The lecture will focus on the main objectives of British humanitarian assistance after WWII and its translation into practice. The first British relief teams landed in Normandy shortly after D-Day, and they followed the advancing allied troops through France, Belgium and the Netherland to Germany. In April and May 1945 British voluntary organisations played a crucial role in the rescue and emergency relief operation in Belsen concentration camp. They worked for Displaced Persons in Germany, and were finally engaged in the so-called German Welfare, which included the feeding of German children. Prof Steinert will look at how the British relief workers perceived the displaced persons and the German population with whom they had to work.
 
Prof Steinert said: “Humanitarian assistance was one of the most effective tools to ‘win the peace’ after German troops had surrendered in May 1945. To begin with, British help was directed to the survivors of the Holocaust and the German forced labour system only, but in late 1945 it was extended to German civilians.
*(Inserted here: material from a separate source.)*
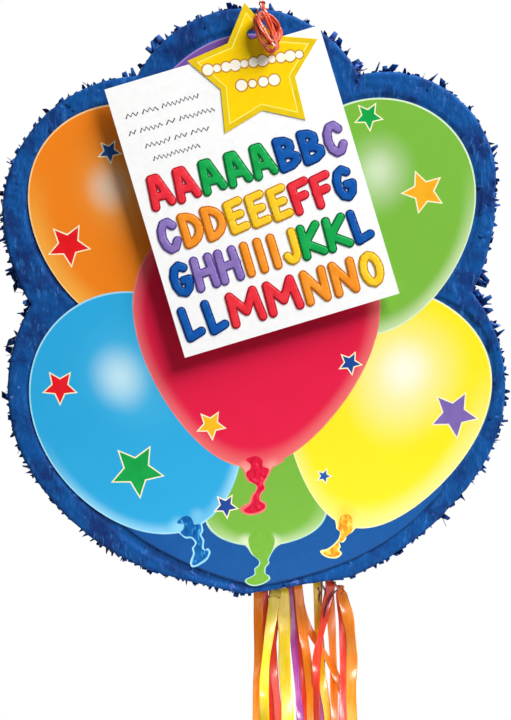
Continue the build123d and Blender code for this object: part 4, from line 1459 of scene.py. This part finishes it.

British humanitarian assistance was provided jointly by the government and by numerous voluntary organisations, whose relief teams followed in the wake of the troops.”
 
The free lecture will take place in the Millennium City Building at the Wolverhampton City Campus at 6pm on Wednesday, 30 January 2008. For further information, visit www.wlv.ac.uk/publiclecture or call 01902 323344.

Further information

For media inquiries, please contact Vickie Woodward in the Press Office on 01902 322736 or 07973 335112.
 
Professor Dieter Steinert worked at the Universities of Dusseldorf and Osnabrueck, where he is an honorary fellow, before joining the University of Wolverhampton in 1999.